I predict some startle scares with that guy


----------



## davensj (Nov 21, 2012)

Hey thanks everyone. It's going to be a great halloween 
RoxyBlue I set out the Rocking Granny last night..... OMG, it was a BIG hit with the parents, but too scary for some of the kids. Yet, the kids couldn't stop being so curious about. Fun!! Thank you again for lending your voice!!!


----------



## RoxyBlue (Oct 6, 2008)

You're most welcome You've got a good collection of animated props for keeping your visitors entertained.


----------



## davensj (Nov 21, 2012)

Thanks RoxyBlue 
It's going to be the best year yet


----------



## CreeepyCathy (Mar 28, 2009)

Love It!! Love It!! Love It!!


----------



## davensj (Nov 21, 2012)

Haha thanks CreepyCathy!


----------



## chrisc (Nov 12, 2013)

good job!


----------



## mkozik1 (Sep 6, 2010)

Really cool Dave, do you have a build for this you can share?


----------



## davensj (Nov 21, 2012)

Hi MKO!
I'm honored you like it.
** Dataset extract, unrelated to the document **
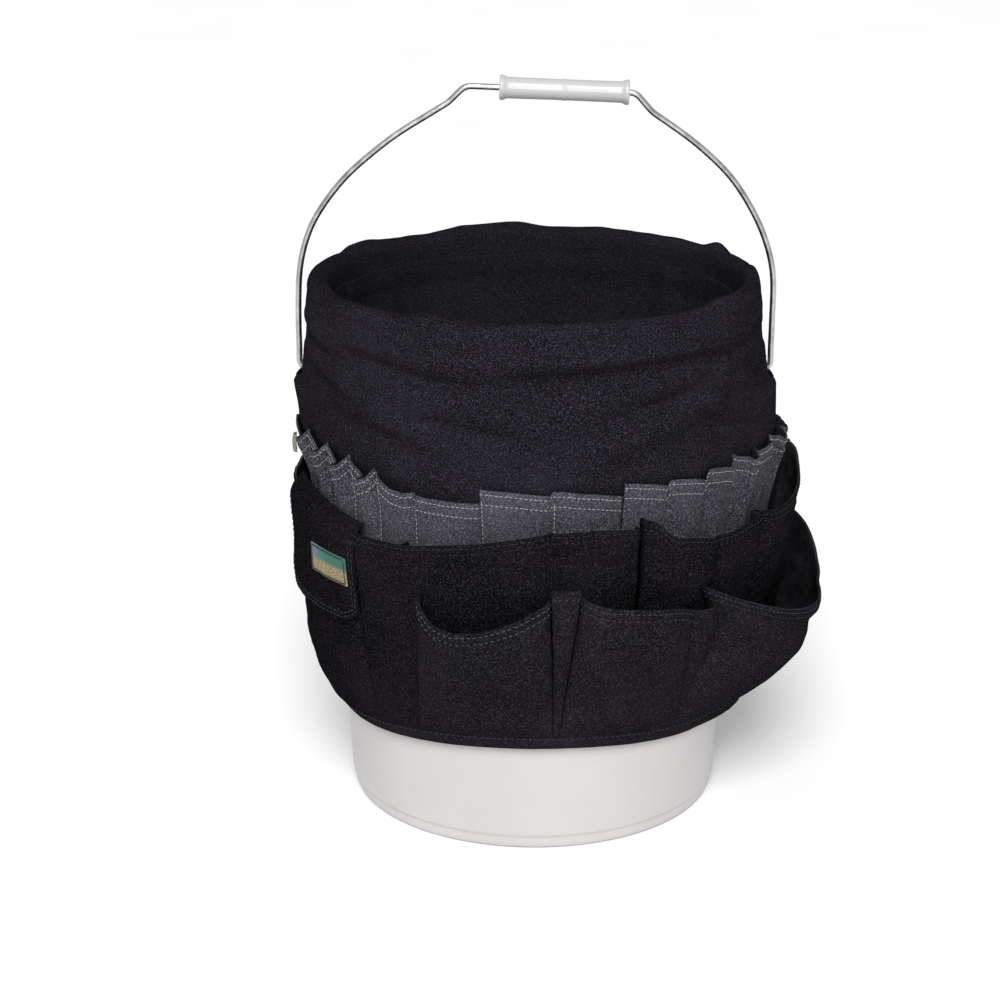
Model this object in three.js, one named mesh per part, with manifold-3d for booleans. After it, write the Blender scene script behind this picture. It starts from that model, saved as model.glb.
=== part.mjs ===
// Tool bucket organizer: a plastic pail with a wire bail, wearing a fabric jacket of open pockets.
// Millimetres, +Z up. The origin is the centre of the pail's base. The bail's hinge runs along X.
// Angles round the jacket are in degrees from the front (-Y), positive towards +X.
import * as THREE from "three";
import { mergeVertices } from "three/addons/utils/BufferGeometryUtils.js";
import Module from "manifold-3d";

// Pail
const PAIL_HEIGHT = 370;
const PAIL_FOOT_R = 129.5; // foot ring, a step inside the wall
const PAIL_FOOT_H = 10;
const PAIL_BASE_R = 131.5;
const PAIL_TOP_R = 146.5; // outside of the wall just under the rim
const PAIL_WALL = 2.2;
const PAIL_FLOOR = 3;
const RIM_R = 151.5;
const RIM_DROP = 17; // height of the rim's skirt
const RIB_R = 150.3;
const RIB_HEIGHTS = [326, 284];
const RIB_THICKNESS = 2.6;
const EAR_R = 8.5;
const EAR_FACE = 153.6; // how far the ear reaches from the axis
const EAR_BORE_R = 2.55;

// Bail and grip
const HINGE_Z = 306;
const WIRE_R = 2.1;
const BAIL_HALF_WIDTH = 163.4;
const PIN_TIP = 147.2; // inner end of each hooked wire end
const FLAT_LEFT = [-47.6, 500.3]; // the two ends of the straight stretch under the grip
const FLAT_RIGHT = [67, 496];
const GRIP_LENGTH = 87;
const GRIP_R = 7.2;
const GRIP_BEAD_R = 8.4;
const GRIP_BORE_R = 4.2;
const WIRE_BEND = 4.5; // how far each bend reaches along the wire

// Fabric
const CLOTH = 1.5;
const GAP = 0.5; // between pieces that are sewn to or rest on each other
const RING_SEGMENTS = 40;
const SEAM = 0.7; // degrees kept free beside each seam
const EAR_ANGLE = 90;

// Heights where the layers begin, end or change slope
const HEM_HEIGHT = 9;
const BELLY = 122; // the skirt hangs widest at about this height
const GRAY_BOTTOM = 140;
const LAYER_FULL = 200; // every tier has its full depth above this height
const MIDDLE_TOP = 240;
const GRAY_TOP = 267;
const SHELF_BOTTOM = 299.5; // under the bail's wires the skirt steps in to let them swing
const SHELF_TOP = 303;
const SKIRT_TOP = 345.5;
const LINER_TOP = 351.5;
const LINER_BOTTOM = 160;

const TAB_ANGLE = -84; // the small loop of tape on the gray strip
const TAB_Z = 256;
const TAB_THICKNESS = 3;
const TAB_WIDTH = 8;
const TAB_LENGTH = 12;

// The flap and the pocket under it
const FLAP_FROM = -80.5;
const FLAP_TO = -44;
const FLAP_TOP = 237;
const FLAP_BOTTOM = 160;
const FLAP_CORNER = 14;

const wasm = await Module();
wasm.setup();

const cloth = (color, roughness) => new THREE.MeshStandardMaterial({ color, roughness });
const MATERIALS = {
  pail: new THREE.MeshStandardMaterial({ color: 0xe9e7e4, roughness: 0.45 }),
  wire: new THREE.MeshStandardMaterial({ color: 0x9a9a9c, roughness: 0.35, metalness: 0.9 }),
  grip: new THREE.MeshStandardMaterial({ color: 0xf2f1ef, roughness: 0.35 }),
  black: cloth(0x19191c, 0.85),
  gray: cloth(0x4c4f57, 0.9),
  trim: cloth(0x101012, 0.7),
  label: cloth(0x3a6f62, 0.7),
};

const group = new THREE.Group();

function add(name, geometry, material) {
  const mesh = new THREE.Mesh(geometry, MATERIALS[material]);
  mesh.name = name;
  group.add(mesh);
  return mesh;
}

// ---------- joining and cutting ----------

function toSolid(geometry) {
  const bare = new THREE.BufferGeometry();
  const source = geometry.index ? geometry.toNonIndexed() : geometry;
  bare.setAttribute("position", source.getAttribute("position"));
  const merged = mergeVertices(bare, 1e-3);
  return new wasm.Manifold(
    new wasm.Mesh({
      numProp: 3,
      vertProperties: merged.attributes.position.array,
      triVerts: new Uint32Array(merged.index.array),
    }),
  );
}

function toGeometry(solid) {
  const mesh = solid.getMesh();
  const geometry = new THREE.BufferGeometry();
  geometry.setAttribute("position", new THREE.BufferAttribute(mesh.vertProperties, 3));
  geometry.setIndex(new THREE.BufferAttribute(mesh.triVerts, 1));
  geometry.computeVertexNormals();
  return geometry;
}

// ---------- shapes ----------

const radians = THREE.MathUtils.degToRad;
const lerp = THREE.MathUtils.lerp;

// 0 below `from`, 1 above `to`, straight in between.
const ramp = (value, from, to) => THREE.MathUtils.clamp((value - from) / (to - from), 0, 1);

// Straight lines through [x, y] pairs.
function through(pairs) {
  return (x) => {
    const next = pairs.findIndex(([px]) => px >= x);
    if (next === 0) return pairs[0][1];
    if (next < 0) return pairs[pairs.length - 1][1];
    const [x0, y0] = pairs[next - 1];
    const [x1, y1] = pairs[next];
    return lerp(y0, y1, (x - x0) / (x1 - x0));
  };
}

// 1 at `centre`, falling smoothly to 0 at `width` degrees either side.
function bump(angle, centre, width) {
  const away = Math.abs(THREE.MathUtils.euclideanModulo(angle - centre + 180, 360) - 180);
  return away >= width ? 0 : 0.5 + 0.5 * Math.cos((Math.PI * away) / width);
}

function turned(points, segments) {
  const profile = points.map(([r, z]) => new THREE.Vector2(r, z));
  return new THREE.LatheGeometry(profile, segments).rotateX(Math.PI / 2);
}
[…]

I currently have the item in storage. But I do have the measurements if you'd like. PM me and I'll send you the measurements. It was actually a fairly easy build once I had the correct sizes.


----------



## Pumpkin5 (Aug 8, 2010)

:jol:Very nice prop! It is amazing how sudden yet smooth it is and the soundtrack is super. I looked through some of your other threads on your props and wow! Lots of great work and really good movement on the Rocking Granny and Mourner. Nice haunt!


----------



## davensj (Nov 21, 2012)

Thanks Pumpkin5! It was a fun year for us. I already started making plans for next year


----------



## Lunatic (Oct 3, 2006)

I missed this thread.
Cool concept and unexpected movement. I like it! 
Nice job davensj!


----------



## The-Hog-Flu (Oct 21, 2013)

That's cool!


----------



## Mattimus (Oct 23, 2013)

He is creepy for sure. Good job davensj.


----------



## davensj (Nov 21, 2012)

Hey thanks Mattimus!


----------



## HavenHaunt (May 17, 2013)

Look cool, I would like to see the guts.


----------



## davensj (Nov 21, 2012)

Thanks HavenHaunt! Here's a link for how it looks inside. 




The outsold of the box measures 20" x 20". The cylinder stroke for the head movement is 4" and the stroke for the door is 3"


----------